Oleh Fahmi Kusairi
Kader Himpunan Mahasiswa Islam (HMI) UNIBA Madura
Setiap tanggal 1 Juni, kita memperingati Hari Lahir Pancasila, sebuah momen penting untuk merefleksikan kembali cita-cita luhur yang terkandung dalam lima sila yang menjadi dasar negara kita. Namun, di tengah gegap gempita peringatan ini, kita harus jujur menilai, apakah Pancasila benar-benar telah menjadi pedoman dalam kehidupan berbangsa dan bernegara? Terutama, mari kita lihat sila kelima: “Keadilan Sosial bagi Seluruh Rakyat Indonesia.”
Sebagai Mahasiswa, kita punya kewajiban moral untuk mengkritisi realitas sosial yang ada. Realitas yang menunjukkan ketidakadilan yang masih mencolok di tengah masyarakat. Data dari Badan Pusat Statistik (BPS) tahun 2023 menunjukkan bahwa indeks Gini Indonesia masih berada di angka 0,384, mengindikasikan ketimpangan ekonomi yang tinggi. Ini bukan sekadar angka, ini adalah potret ketidakadilan yang dialami jutaan rakyat Indonesia.
Kemiskinan masih merajalela. BPS mencatat bahwa pada September 2023, sekitar 9,22% penduduk Indonesia hidup di bawah garis kemiskinan. Angka ini memang menurun dibandingkan tahun-tahun sebelumnya, namun masih sangat jauh dari kata memadai. Kemiskinan adalah bentuk nyata dari ketidakadilan sosial. Bagaimana mungkin kita bicara tentang keadilan sosial ketika masih ada rakyat yang kesulitan memenuhi kebutuhan dasar?
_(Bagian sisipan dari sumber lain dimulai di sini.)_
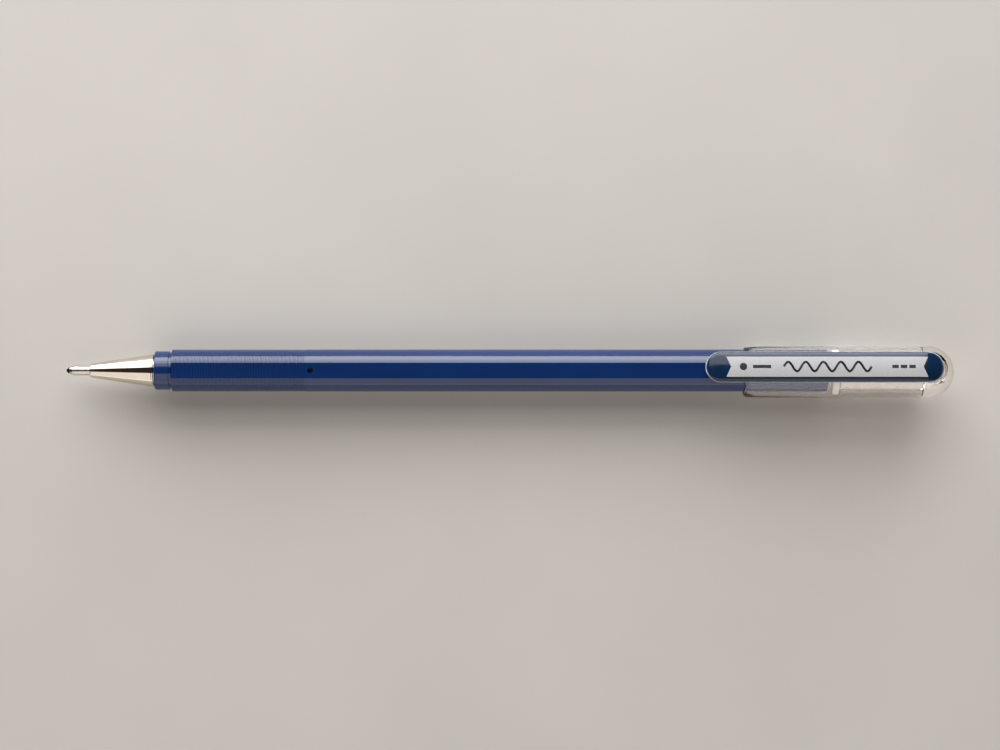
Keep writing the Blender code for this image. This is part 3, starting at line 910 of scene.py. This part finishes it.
def make_clip():
    """A crowned strip with half-round ends, a bead under its nose, a foot and a leg at its tail, and a clear
    base layer whose fine ledge round it is painted pale, a painted highlight along the clip's edge."""
    bm = clip_plan(CLIP_LEDGE)
    for share in (0.1, 0.2, 0.3, 0.4):
        widest = max(bm.faces, key=lambda f: f.calc_area())
        bmesh.ops.inset_region(bm, faces=[widest], thickness=CLIP_EDGE * share, use_boundary=True)
    across_the_ends(bm)
    sliced(bm, 1, [CLIP_WIDTH / 2 * 0.25 * i for i in range(-3, 4)])
    thickened(bm, clip_over, clip_under)
    look = moulded_navy_clip()
    belongs(solid("pocket_clip", bm, CAP, 35), look, "clip", "clip_resin", "clip")

    # The ledge round the clip is painted pale as a painted highlight along its edge.
    ledge = clip_plan(0)
    hidden = 0.1
    bmesh.ops.inset_region(ledge, faces=ledge.faces[:], thickness=CLIP_LEDGE + hidden, use_boundary=True)
    inner = max(ledge.faces, key=lambda f: f.calc_area())
    bmesh.ops.delete(ledge, geom=[inner], context="FACES")
    across_the_ends(ledge)
    thickened(ledge, ledge_over, lambda x, y: ledge_over(x, y) - LEDGE_THICKNESS)
    belongs(solid("clip_ledge", ledge, CAP, 35), painted_highlight_ledge(), "clip", "clip_resin")

    low = (HINGE_X - LEG_LENGTH / 2, -LEG_WIDTH / 2, FOOT_UNDER - LEG_DROP)
    high = (HINGE_X + LEG_LENGTH / 2, LEG_WIDTH / 2, FOOT_UNDER + 0.2)
    leg = brick(low, high)
    rounding = {"offset": LEG_BEVEL, "segments": 3, "profile": 0.5, "affect": "EDGES", "material": -1}
    bmesh.ops.bevel(leg, geom=leg.edges[:], **rounding)
    belongs(solid("clip_leg", leg, CAP), look, "clip", "clip_resin")


def printed(name, outlines, lift, look):
    """Flat (x, y) outlines laid on the clip's top as one thin film of ink, sunk a little into it."""
    bm = bmesh.new()
    for outline in outlines:
        bm.faces.new([bm.verts.new((x, y, 0)) for x, y in outline])
    low = min(v.co.x for v in bm.verts)
    high = max(v.co.x for v in bm.verts)
    sliced(bm, 0, [low + PRINT_STEP * i for i in range(1, int((high - low) / PRINT_STEP) + 1)])
    sliced(bm, 1, [PRINT_STEP * i for i in range(-3, 4)])
    thickened(bm, lambda x, y: clip_over(x, y) + lift, lambda x, y: clip_over(x, y) - PRINT_THICKNESS)
    belongs(solid(name, bm, CAP), look, "clip", "clip_resin")


def band_outline(start, end, middle):
    """A plain ribbon with a notch in each end."""
    corners = [(start, -BAND_HALF), (end, -BAND_HALF), (end - BAND_NOTCH, 0)]
    corners += [(end, BAND_HALF), (start, BAND_HALF), (start + BAND_NOTCH, 0)]
    return [(x, y + middle) for x, y in corners]


def sample_outlines(start):
    """A wavy writing sample as a run of short four-sided outlines."""
    steps = SAMPLE_TURNS * SAMPLE_STEPS
    points = []
    for i in range(steps + 1):
        share = i / steps
        wave = SAMPLE_WAVE * math.sin(math.tau * SAMPLE_TURNS * share)
        points.append(Vector((start + SAMPLE_LENGTH * share, BAND_MIDDLE + wave)))
    edges = []
    for i, point in enumerate(points):
        ahead = points[min(i + 1, steps)] - points[max(i - 1, 0)]
        across = Vector((-ahead.y, ahead.x)).normalized() * SAMPLE_WIDTH / 2
        edges.append((point - across, point + across))
    return [[a[:], c[:], d[:], b[:]] for (a, b), (c, d) in zip(edges, edges[1:])]


def make_clip_print():
    """A white ribbon with a dark edge under it, and plain marks: a dot, bars and a writing sample."""
    white = pad_printed_white()
    black = pad_printed_black()
    start = CLIP_X + BAND_START
    end = CLIP_END - BAND_END
    shade = band_outline(start + SHADE_BACK, end + SHADE_BACK, BAND_MIDDLE - SHADE_DROP)
    printed("print_band_shade", [shade], SHADE_LIFT, black)
    printed("print_band", [band_outline(start, end, BAND_MIDDLE)], BAND_LIFT, white)
    dot = arc((start + DOT_X, BAND_MIDDLE), (DOT_R, DOT_R), 0, 360, 24)[:-1]
    bars = []
    low = BAND_MIDDLE - BAR_HALF
    high = BAND_MIDDLE + BAR_HALF
    places = [(start + LONG_BAR_X, LONG_BAR_LENGTH)] + [(end - x, SHORT_BAR_LENGTH) for x in SHORT_BARS_X]
    for x, length in places:
        bars.append([(x, low), (x + length, low), (x + length, high), (x, high)])
    printed("print_marks", [dot, *bars], MARK_LIFT, black)
    printed("print_sample", sample_outlines(start + SAMPLE_X), MARK_LIFT, black)


# ---- Floor, lamps and camera ----


def make_floor():
    """The pale board that the pen lies on."""
    bm = bmesh.new()
    bmesh.ops.create_grid(bm, x_segments=1, y_segments=1, size=FLOOR_HALF)
    floor = solid("floor", bm, Matrix.Identity(4))
    floor.data.materials.append(matt_painted_floor())


def softbox(name, side, angles, ends, radiance, tint):
    """A softbox that faces the pen from one side (1 or -1). It reaches between two angles, in degrees down
    from straight above, and between two ends along the pen."""
    lean = math.radians(sum(angles) / 2) * side
    width = ends[1] - ends[0]
    height = 2 * LAMP_DISTANCE * math.tan(math.radians(angles[1] - angles[0]) / 2)
    lamp = bpy.data.lights.new(name, "AREA")
    lamp.shape = "RECTANGLE"
    lamp.size = width
    lamp.size_y = height
    lamp.energy = radiance * math.pi * width * height
    lamp.color = colour(tint)[:3]
    made = bpy.data.objects.new(name, lamp)
    made.location = (sum(ends) / 2, LAMP_DISTANCE * math.sin(lean), LAMP_DISTANCE * math.cos(lean))
    made.rotation_euler = (-lean, 0, 0)
    bpy.context.scene.collection.objects.link(made)


def make_world():
    """A dim room above and a pale one low down."""
    world = bpy.data.worlds.new("room")
    bpy.context.scene.world = world
    world.use_nodes = True
    tree = world.node_tree
    tree.nodes.clear()
    where = add(tree, "TexCoord").outputs["Generated"]
    height = add(tree, "SeparateXYZ", links={"Vector": where}).outputs["Z"]
    low = spread(tree, height, 1.0, 0.0, (0.1, 0.2))
    paint = blended(tree, low, "302C28", "D8D4CE")
    shade = add(tree, "Background", links={"Color": paint})
    add(tree, "OutputWorld", links={"Surface": shade.outputs["Background"]})


def make_camera():
    """Straight above the pen, and a little to the point's side of its middle."""
    low, high = (Vector(corner) for corner in cad_box)
    lens = bpy.data.cameras.new("camera")
    lens.sensor_width = CAMERA_SENSOR
    lens.lens = CAMERA_LENS
    lens.clip_end = 20
    camera = bpy.data.objects.new("camera", lens)
    middle = (low + high) / 2
    camera.location = (middle.x - CAMERA_FORWARD * MM, middle.y - CAMERA_ASIDE * MM, CAMERA_HEIGHT)
    bpy.context.scene.collection.objects.link(camera)
    bpy.context.scene.camera = camera


make_camera()
make_world()
make_floor()
softbox("key_softbox", 1, (58, 84), KEY_ENDS, 6.2, "FCFCFE")
softbox("middle_key_softbox", 1, (43, 58), KEY_ENDS, 4.4, "FFFCFA")
softbox("upper_key_softbox", 1, (23.5, 43), KEY_ENDS, 2.0, "FFFCFA")
softbox("fill_softbox", -1, (19, 84), FILL_ENDS, 1.05, "FFF8F0")
bpy.context.scene.view_settings.view_transform = "Standard"

make_ball()
make_point()
make_ink()
repaint_refill()
cone = make_nose_cone()
make_cone_thread(cone.data.materials[0])
barrel = make_barrel()
make_tail_plug(barrel.data.materials[0])
make_cap_shell()
make_inner_seal()
make_tip_stopper()
make_clip()
make_clip_print()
Tidak hanya itu, akses terhadap pendidikan dan kesehatan yang layak masih menjadi masalah besar. Di banyak daerah terpencil, anak-anak masih kesulitan mendapatkan pendidikan berkualitas. Fasilitas kesehatan pun tidak merata, dan sering kali hanya bisa dinikmati oleh mereka yang berada di kota besar atau yang memiliki kemampuan finansial lebih. Program-program pemerintah seperti Kartu Indonesia Pintar dan Kartu Indonesia Sehat memang ada, tetapi implementasinya sering kali tidak maksimal.
Satu lagi masalah yang tidak kalah penting adalah korupsi. Transparansi Internasional pada tahun 2023 menempatkan Indonesia di peringkat 102 dari 180 negara dalam Indeks Persepsi Korupsi. Korupsi adalah musuh utama keadilan sosial. Anggaran yang seharusnya digunakan untuk kesejahteraan rakyat malah disalahgunakan oleh segelintir orang yang rakus dan tidak bertanggung jawab. Ini adalah pengkhianatan terhadap Pancasila dan rakyat Indonesia.
Pemerintah memang telah melakukan berbagai upaya untuk mengatasi ketidakadilan ini, tetapi hasilnya masih belum signifikan. Reformasi birokrasi, penegakan hukum yang tegas terhadap koruptor, dan pemerataan pembangunan harus menjadi prioritas utama. Tidak ada kompromi dalam perjuangan mewujudkan keadilan sosial.
Sebagai mahasiswa, kita harus terus mengawal dan mengkritisi kebijakan pemerintah. Keadilan sosial adalah tanggung jawab kita bersama. Kita harus terus berjuang, menyuarakan ketidakadilan, dan mendorong perubahan yang nyata. Pancasila bukan hanya dokumen sejarah, tetapi harus menjadi pedoman hidup yang nyata dalam setiap kebijakan dan tindakan kita.
Pada Hari Lahir Pancasila ini, mari kita berkomitmen untuk terus berjuang demi keadilan sosial. Mari kita wujudkan cita-cita para pendiri bangsa yang tertuang dalam Pancasila. Dengan semangat gotong royong dan kerja keras, kita pasti bisa mewujudkan Indonesia yang lebih adil dan makmur bagi seluruh rakyatnya. Keadilan sosial bukan hanya mimpi, tetapi harus menjadi kenyataan yang kita perjuangkan setiap hari.